Commending ASLEF for its powerful industrial presence and high membership density he said that that closer working was crucial for transport unions.

One step forward

Bringing Britain"s rail infrastructure back into public ownership has proved a success said train drivers leader Keith Norman today.

Commenting on Network Rail’s annual figures the ASLEF acting general secretary said: ‘Signals passed at danger are down 61%, delays are reduced, broken rails are lower even than last year’s record low. Rail public ownership is daily proving a success.

‘But, and it is a big but, the railway system is still run like a magic roundabout with private owners chasing revenues that derive from public subsidy or charges to passengers and freight users.

‘Bring Network Rail back into the public sector was the first step. Re-privatising South East trains will be a step back. Let us go the whole mile and take private profit out of the system to run the whole railway as a single, publicly owned and accountable entity.’

 

Libel jury finds against BNP man

Delegates at the ASLEF annual assembly in Scarborough erupted in joyful applause as acting general secretary Keith Norman reported that a High Court libel jury had just found in the union’s favour in a case involving Jay Lee the British National Party activist expelled from the union.

Costs have been awarded against Jay Lee who was found responsible for publishing libels on a website. He had denied this.

Keith Norman said: ‘The nazi party specialised in the big lie repeated often enough. This milestone case shows that fascist lies will not find an audience among train drivers.’

Finance

ASLEF annual assembly delegates took careful stock of their last year with a serious- minded assessment of the toll taken in its internal upsets.

Delegates adopted a soberly-worded annual report that set out the steps taken to stabilise the union’s finances.

Senior trustee Clive Jones reported on the progress of training measures carried out to help equip the union’s executive committee manage the union’s assets and the trustees Carry out their tasks. Warning delegates of difficult stock market conditions he said the union’s ethical investment policy narrowed the options available. And he reminded delegates that it was the trustees who had earlier recommended that union subscriptions should rise. 

Acting general secretary Keith Norman reported steady progress in bringing the union’s affairs to order.

Thanking sister unions and the TUC for their advice and assistance he recounted that when he was charged with managing the union’s affairs a year earlier he had found serious problems of neglect with affiliation fees to the International Transport Workers Federation and the TUC unpaid, £250,000 of debts and a lack of detailed management information. 
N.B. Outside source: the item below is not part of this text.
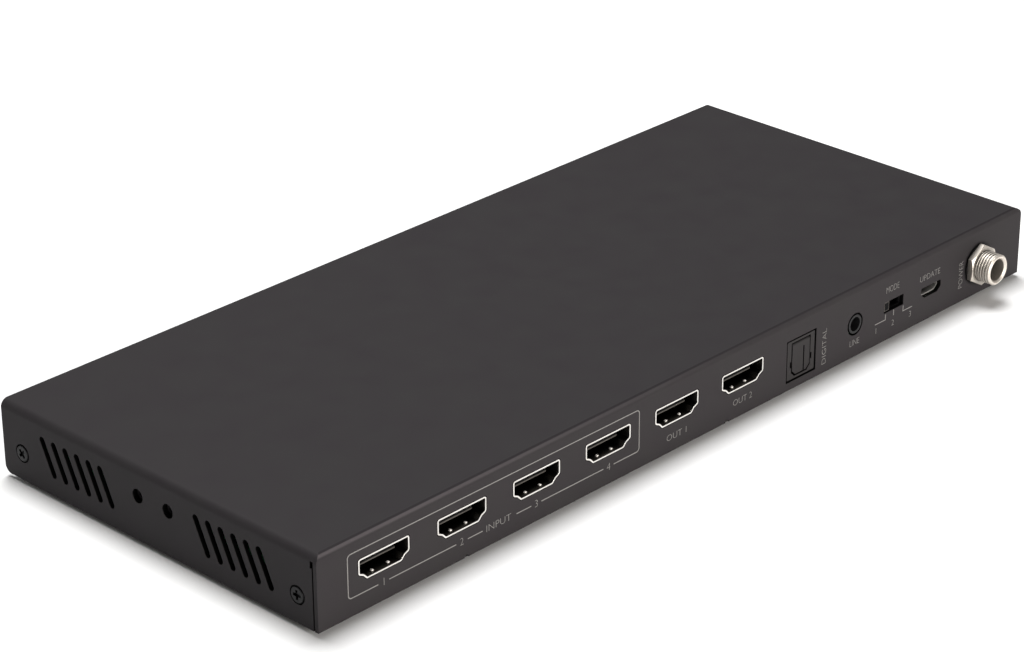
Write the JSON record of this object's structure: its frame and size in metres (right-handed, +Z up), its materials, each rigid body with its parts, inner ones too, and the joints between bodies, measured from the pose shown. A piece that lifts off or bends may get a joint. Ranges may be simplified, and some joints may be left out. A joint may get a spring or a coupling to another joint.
{
  "type": "video matrix switch",
  "caption": "Slim desktop video matrix switch: flat folded-sheet case with sockets along the rear panel, push buttons and indicator lights along the front, and slanted vents in the side walls.",
  "frame": {"origin": "middle of the whole object's footprint, on the surface that the feet stand on", "axes": "+X towards the end with the first input socket, +Y towards the rear panel with the sockets, +Z up; the buttons face -Y"},
  "size_m": [0.2424, 0.1088, 0.019],
  "materials": {
    "cover_paint": "satin powder coat",
    "base_paint": "satin powder coat",
    "screw_black": "black oxide, semi-gloss",
    "foot_rubber": "matte light grey",
    "board_laminate": "green solder mask",
    "steel_plated": "zinc plated",
    "shell_nickel": "nickel plated, semi-bright",
    "dc_nickel": "bright nickel",
    "pin_brass": "bright",
    "insert_black": "moulded, matte",
    "optical_black": "moulded, satin",
    "jack_black": "moulded, satin",
    "slider_black": "moulded, satin",
    "button_gloss": "high gloss black",
    "light_clear": "water clear",
    "receiver_dark": "infra-red passing, dark",
    "shield_tin": "tin plated",
    "chip_black": "moulded epoxy",
    "pad_grey": "soft, matte",
    "sink_aluminium": "extruded, plain",
    "ferrite_grey": "matte",
    "can_aluminium": "bright"
  },
  "bodies": {
    "case": {"top_cover": "cover_paint", "base_chassis": "base_paint", "side_screws": "screw_black", "main_board": "board_laminate", "board_standoffs": "steel_plated", "board_screws": "steel_plated", "optical_housing": "optical_black", "optical_shutter_pin": "steel_plated", "optical_emitter": "optical_black", "audio_jack_body": "jack_black", "audio_jack_contacts": "shell_nickel", "mode_switch_frame": "screw_black", "service_shell": "shell_nickel", "service_insert": "insert_black", "dc_jack_body": "insert_black", "dc_jack_barrel": "dc_nickel", "dc_jack_pin": "pin_brass", "dc_jack_washer": "screw_black", "dc_jack_nut": "dc_nickel", "push_switches": "insert_black", "indicator_lights": "light_clear", "ir_receiver": "receiver_dark", "ir_shield": "shield_tin", "matrix_chip": "chip_black", "thermal_pad": "pad_grey", "heat_sink": "sink_aluminium", "video_chips": "chip_black", "port_chips": "chip_black", "power_inductors": "ferrite_grey", "power_capacitors": "can_aluminium", "foot_rear_right": "foot_rubber", "foot_rear_left": "foot_rubber", "foot_front_right": "foot_rubber", "foot_front_left": "foot_rubber", "video_in_1_shell": "shell_nickel", "video_in_1_insert": "insert_black", "video_in_2_shell": "shell_nickel", "video_in_2_insert": "insert_black", "video_in_3_shell": "shell_nickel", "video_in_3_insert": "insert_black", "video_in_4_shell": "shell_nickel", "video_in_4_insert": "insert_black", "video_out_a_shell": "shell_nickel", "video_out_a_insert": "insert_black", "video_out_b_shell": "shell_nickel", "video_out_b_insert": "insert_black"},
    "optical_shutter": {"optical_shutter": "optical_black"},
    "mode_slider": {"mode_switch_slider": "slider_black"},
    "button_out_a": {"button_out_a": "button_gloss", "plunger_out_a": "insert_black"},
    "button_out_b": {"button_out_b": "button_gloss", "plunger_out_b": "insert_black"},
    "button_audio": {"button_audio": "button_gloss", "plunger_audio": "insert_black"},
    "button_scale": {"button_scale": "button_gloss", "plunger_scale": "insert_black"},
    "button_return": {"button_return": "button_gloss", "plunger_return": "insert_black"}
  },
  "joints": [
    {"name": "button_out_a_press", "type": "slide", "parent": "case", "child": "button_out_a", "axis": [0, 1, 0], "range_m": [0, 0.0004], "stiffness_N_per_m": 300},
    {"name": "button_out_b_press", "type": "slide", "parent": "case", "child": "button_out_b", "axis": [0, 1, 0], "range_m": [0, 0.0004], "stiffness_N_per_m": 300},
    {"name": "button_audio_press", "type": "slide", "parent": "case", "child": "button_audio", "axis": [0, 1, 0], "range_m": [0, 0.0004], "stiffness_N_per_m": 300},
    {"name": "button_scale_press", "type": "slide", "parent": "case", "child": "button_scale", "axis": [0, 1, 0], "range_m": [0, 0.0004], "stiffness_N_per_m": 300},
    {"name": "button_return_press", "type": "slide", "parent": "case", "child": "button_return", "axis": [0, 1, 0], "range_m": [0, 0.0004], "stiffness_N_per_m": 300},
    {"name": "mode_select", "type": "slide", "parent": "case", "child": "mode_slider", "axis": [-1, 0, 0], "range_m": [0, 0.0048]},
    {"name": "optical_shutter_swing", "type": "hinge", "parent": "case", "child": "optical_shutter", "pos_m": [-0.03435, 0.0471, 0.01185], "axis": [-1, 0, 0], "range_deg": [0, 80], "stiffness_Nm_per_rad": 0.0002}
  ]
}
‘With great efforts by the executive committee and the staff we have been able to put things on an even keel’ he said ‘but the work is ongoing.’

‘Expenditure was under control and within income limits but further efficiencies were being implemented to reduce deficits and make rational use of assets.’
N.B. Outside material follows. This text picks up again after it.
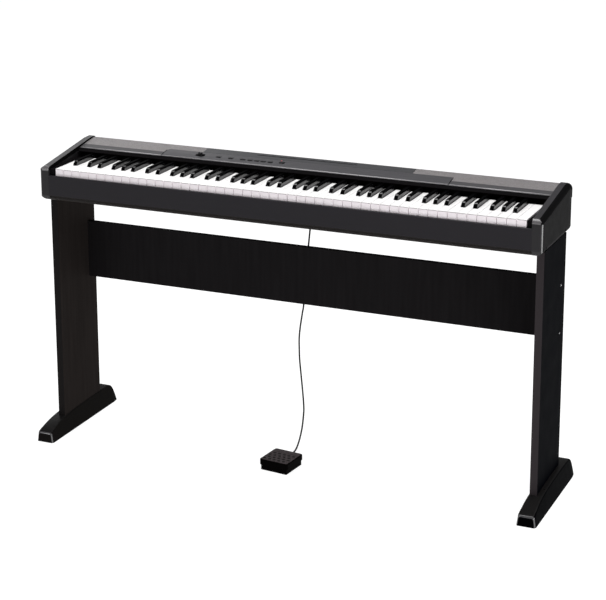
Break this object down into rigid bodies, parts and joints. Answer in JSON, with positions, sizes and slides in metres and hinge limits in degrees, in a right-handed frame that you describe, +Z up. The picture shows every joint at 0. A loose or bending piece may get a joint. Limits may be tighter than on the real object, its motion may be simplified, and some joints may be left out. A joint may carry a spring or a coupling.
{
  "type": "digital piano on stand",
  "caption": "Slim digital piano with a full keyboard of hinged keys, a control panel and speaker grilles, on a two-board stand with a sustain pedal on the floor.",
  "frame": {"origin": "on the floor, midway between the feet and midway along their length", "axes": "+X along the keyboard towards the treble, +Y to the rear, +Z up"},
  "size_m": [1.334, 0.34, 0.7564],
  "materials": {
    "case_plastic": "dark charcoal moulded plastic, fine grain",
    "panel_plastic": "dark grey satin plastic",
    "grille": "mid-grey finely perforated grille",
    "inner_black": "black plastic",
    "white_key": "white satin-gloss plastic",
    "black_key": "black gloss plastic",
    "button": "dark grey plastic",
    "lamp": "red translucent lens",
    "chassis": "plated sheet steel",
    "steel": "bright steel",
    "felt": "red felt strip",
    "circuit_board": "green circuit board",
    "stand_board": "black melamine-faced board",
    "foot_plastic": "black moulded plastic",
    "dark_steel": "black-plated steel",
    "pedal_plastic": "black moulded plastic",
    "pedal_rubber": "dark brown-grey rubber",
    "cord_rubber": "black flexible jacket"
  },
  "bodies": {
    "piano_and_stand": {"lower_case": "case_plastic", "front_rail": "case_plastic", "left_end_block": "case_plastic", "right_end_block": "case_plastic", "left_end_cap": "case_plastic", "right_end_cap": "case_plastic", "top_cover": "case_plastic", "control_panel": "panel_plastic", "music_ledge": "panel_plastic", "left_grille": "grille", "right_grille": "grille", "key_back_cover": "inner_black", "key_chassis": "chassis", "key_pivot_rail": "steel", "key_stop_felt": "felt", "contact_board": "circuit_board", "speaker_drivers": "inner_black", "main_board": "circuit_board", "rear_sockets": "inner_black", "power_lamp": "lamp", "left_leg": "stand_board", "right_leg": "stand_board", "left_foot": "foot_plastic", "right_foot": "foot_plastic", "back_panel": "stand_board", "leg_brackets": "dark_steel", "stand_bolts": "dark_steel", "panel_screws": "dark_steel", "pedal_base": "pedal_plastic", "pedal_pin": "steel", "pedal_spring": "steel", "pedal_cord": "cord_rubber", "pedal_plug": "cord_rubber"},
    "key_c": {"key_c": "white_key"},
    "key_c_sharp": {"key_c_sharp": "black_key"},
    "key_d": {"key_d": "white_key"},
    "key_d_sharp": {"key_d_sharp": "black_key"},
    "key_e": {"key_e": "white_key"},
    "key_f": {"key_f": "white_key"},
    "key_f_sharp": {"key_f_sharp": "black_key"},
    "key_g": {"key_g": "white_key"},
    "key_g_sharp": {"key_g_sharp": "black_key"},
    "key_a": {"key_a": "white_key"},
    "key_a_sharp": {"key_a_sharp": "black_key"},
    "key_b": {"key_b": "white_key"},
    "bass_white_keys": {"bass_white_keys": "white_key"},
    "bass_black_keys": {"bass_black_keys": "black_key"},
    "treble_white_keys": {"treble_white_keys": "white_key"},
    "treble_black_keys": {"treble_black_keys": "black_key"},
    "volume_knob": {"volume_knob": "button"},
    "button_1": {"button_1": "button"},
    "button_2": {"button_2": "button"},
    "button_3": {"button_3": "button"},
    "button_4": {"button_4": "button"},
    "button_5": {"button_5": "button"},
    "button_6": {"button_6": "button"},
    "button_7": {"button_7": "button"},
    "power_button": {"power_button": "button"},
    "pedal_plate": {"pedal_plate": "pedal_plastic", "pedal_tread": "pedal_rubber"}
  },
  "joints": [
    {"name": "key_c_press", "type": "hinge", "parent": "piano_and_stand", "child": "key_c", "pos_m": [0, 0.055, 0.705], "axis": [1, 0, 0], "range_deg": [0, 3.22], "stiffness_Nm_per_rad": 0.3, "springref_deg": -26.93},
    {"name": "key_c_sharp_press", "type": "hinge", "parent": "piano_and_stand", "child": "key_c_sharp", "pos_m": [0, 0.055, 0.705], "axis": [1, 0, 0], "range_deg": [0, 3.22], "stiffness_Nm_per_rad": 0.2, "springref_deg": -26.93},
    {"name": "key_d_press", "type": "hinge", "parent": "piano_and_stand", "child": "key_d", "pos_m": [0, 0.055, 0.705], "axis": [1, 0, 0], "range_deg": [0, 3.22], "stiffness_Nm_per_rad": 0.3, "springref_deg": -26.93},
    {"name": "key_d_sharp_press", "type": "hinge", "parent": "piano_and_stand", "child": "key_d_sharp", "pos_m": [0, 0.055, 0.705], "axis": [1, 0, 0], "range_deg": [0, 3.22], "stiffness_Nm_per_rad": 0.2, "springref_deg": -26.93},
    {"name": "key_e_press", "type": "hinge", "parent": "piano_and_stand", "child": "key_e", "pos_m": [0, 0.055, 0.705], "axis": [1, 0, 0], "range_deg": [0, 3.22], "stiffness_Nm_per_rad": 0.3, "springref_deg": -26.93},
    {"name": "key_f_press", "type": "hinge", "parent": "piano_and_stand", "child": "key_f", "pos_m": [0, 0.055, 0.705], "axis": [1, 0, 0], "range_deg": [0, 3.22], "stiffness_Nm_per_rad": 0.3, "springref_deg": -26.93},
    {"name": "key_f_sharp_press", "type": "hinge", "parent": "piano_and_stand", "child": "key_f_sharp", "pos_m": [0, 0.055, 0.705], "axis": [1, 0, 0], "range_deg": [0, 3.22], "stiffness_Nm_per_rad": 0.2, "springref_deg": -26.93},
    {"name": "key_g_press", "type": "hinge", "parent": "piano_and_stand", "child": "key_g", "pos_m": [0, 0.055, 0.705], "axis": [1, 0, 0], "range_deg": [0, 3.22], "stiffness_Nm_per_rad": 0.3, "springref_deg": -26.93},
    {"name": "key_g_sharp_press", "type": "hinge", "parent": "piano_and_stand", "child": "key_g_sharp", "pos_m": [0, 0.055, 0.705], "axis": [1, 0, 0], "range_deg": [0, 3.22], "stiffness_Nm_per_rad": 0.2, "springref_deg": -26.93},
    {"name": "key_a_press", "type": "hinge", "parent": "piano_and_stand", "child": "key_a", "pos_m": [0, 0.055, 0.705], "axis": [1, 0, 0], "range_deg": [0, 3.22], "stiffness_Nm_per_rad": 0.3, "springref_deg": -26.93},
    {"name": "key_a_sharp_press", "type": "hinge", "parent": "piano_and_stand", "child": "key_a_sharp", "pos_m": [0, 0.055, 0.705], "axis": [1, 0, 0], "range_deg": [0, 3.22], "stiffness_Nm_per_rad": 0.2, "springref_deg": -26.93},
    {"name": "key_b_press", "type": "hinge", "parent": "piano_and_stand", "child": "key_b", "pos_m": [0, 0.055, 0.705], "axis": [1, 0, 0], "range_deg": [0, 3.22], "stiffness_Nm_per_rad": 0.3, "springref_deg": -26.93},
    {"name": "bass_white_keys_press", "type": "hinge", "parent": "piano_and_stand", "child": "bass_white_keys", "pos_m": [0, 0.055, 0.705], "axis": [1, 0, 0], "range_deg": [0, 3.22], "stiffness_Nm_per_rad": 6.9, "springref_deg": -26.93},
    {"name": "bass_black_keys_press", "type": "hinge", "parent": "piano_and_stand", "child": "bass_black_keys", "pos_m": [0, 0.055, 0.705], "axis": [1, 0, 0], "range_deg": [0, 3.22], "stiffness_Nm_per_rad": 3.2, "springref_deg": -26.93},
    {"name": "treble_white_keys_press", "type": "hinge", "parent": "piano_and_stand", "child": "treble_white_keys", "pos_m": [0, 0.055, 0.705], "axis": [1, 0, 0], "range_deg": [0, 3.22], "stiffness_Nm_per_rad": 6.6, "springref_deg": -26.93},
    {"name": "treble_black_keys_press", "type": "hinge", "parent": "piano_and_stand", "child": "treble_black_keys", "pos_m": [0, 0.055, 0.705], "axis": [1, 0, 0], "range_deg": [0, 3.22], "stiffness_Nm_per_rad": 3, "springref_deg": -26.93},
    {"name": "button_1_press", "type": "slide", "parent": "piano_and_stand", "child": "button_1", "axis": [0, 0, -1], "range_m": [0, 0.0012], "stiffness_N_per_m": 300, "springref_m": -0.002},
    {"name": "button_2_press", "type": "slide", "parent": "piano_and_stand", "child": "button_2", "axis": [0, 0, -1], "range_m": [0, 0.0012], "stiffness_N_per_m": 300, "springref_m": -0.002},
    {"name": "button_3_press", "type": "slide", "parent": "piano_and_stand", "child": "button_3", "axis": [0, 0, -1], "range_m": [0, 0.0012], "stiffness_N_per_m": 300, "springref_m": -0.002},
    {"name": "button_4_press", "type": "slide", "parent": "piano_and_stand", "child": "button_4", "axis": [0, 0, -1], "range_m": [0, 0.0012], "stiffness_N_per_m": 300, "springref_m": -0.002},
    {"name": "button_5_press", "type": "slide", "parent": "piano_and_stand", "child": "button_5", "axis": [0, 0, -1], "range_m": [0, 0.0012], "stiffness_N_per_m": 300, "springref_m": -0.002},
    {"name": "button_6_press", "type": "slide", "parent": "piano_and_stand", "child": "button_6", "axis": [0, 0, -1], "range_m": [0, 0.0012], "stiffness_N_per_m": 300, "springref_m": -0.002},
    {"name": "button_7_press", "type": "slide", "parent": "piano_and_stand", "child": "button_7", "axis": [0, 0, -1], "range_m": [0, 0.0012], "stiffness_N_per_m": 300, "springref_m": -0.002},
    {"name": "power_button_press", "type": "slide", "parent": "piano_and_stand", "child": "power_button", "axis": [0, 0, -1], "range_m": [0, 0.0012], "stiffness_N_per_m": 300, "springref_m": -0.002},
    {"name": "volume_slide", "type": "slide", "parent": "piano_and_stand", "child": "volume_knob", "axis": [1, 0, 0], "range_m": [-0.007, 0.007]},
    {"name": "pedal_press", "type": "hinge", "parent": "piano_and_stand", "child": "pedal_plate", "pos_m": [-0.01333, -0.04818, 0.013], "axis": [0.9936, -0.1132, 0], "range_deg": [0, 4.2], "stiffness_Nm_per_rad": 6, "springref_deg": -8.59, "deforming": ["pedal_spring"]}
  ]
}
Delegates endorsed a proposal that the would not be sold with a specific decision by an assembly of delegates after Keith Norman had described the problems of managing the union’s heritage headquarters in Hampstead.

‘A beautiful building but hopeless as a modern office, impossible to meet the requirements of the Disability Discrimination Act and highly expensive to maintain’ he said. 

And he invited delegates to inspect the mass of scaffolding enveloping the building as builders tried to fix the rotten windows that had fallen to the ground.

Responding to pleas to retain the heritage building and in a tartly worded intervention Leeds delegate Pauline Cawood reminded the assembly that the union’s original head office had been in Leeds.


ASLEF members represented by the union and its lawyers Thompson’s Solicitors had won £2,452,888 in personal injury claims over the previous year delegates were told.

212 cases under the Criminal Injuries Compensation Scheme had been dealt with in-house with a 90% success rate on appeals.

The union had been able to persuade the Lord Chancellor to withdraw proposals to take train drivers injured or affected by suicides or trespass on the railway out of the CICA scheme.


Equalities call

ASLEF and the train and freight operating companies, and tram operators, must introduce a best practice work place policy for the protection of staff from HIV related illnesses and Aids said sexual equality committee delegate Susan Greenwell.

HIV is not transmitted by casual physical contact, coughing, sneezing and kissing, by sharing toilet and washing facilities or consuming bevarages handled by someone who has HIV – it is not spread by mosquitoes or other insect bites – a driver from Gateshead and Newcastle she said.

Delegates adopted a comprehensive equalities report with strong interventions by delegates representing the women’s, sexual equalities and black and ethnic minority members consultative committees.

Reporting on the failure of her Arriva Trains Northern employer to pick up on agreements with the previous franchise company to recognise equality issues as important Susan Greenwell said: ‘The union’s equality committees are a chance for less active lay members to get involved in trade union work. Go back to your braches, there are vacancies in the consultative committees to be filled’.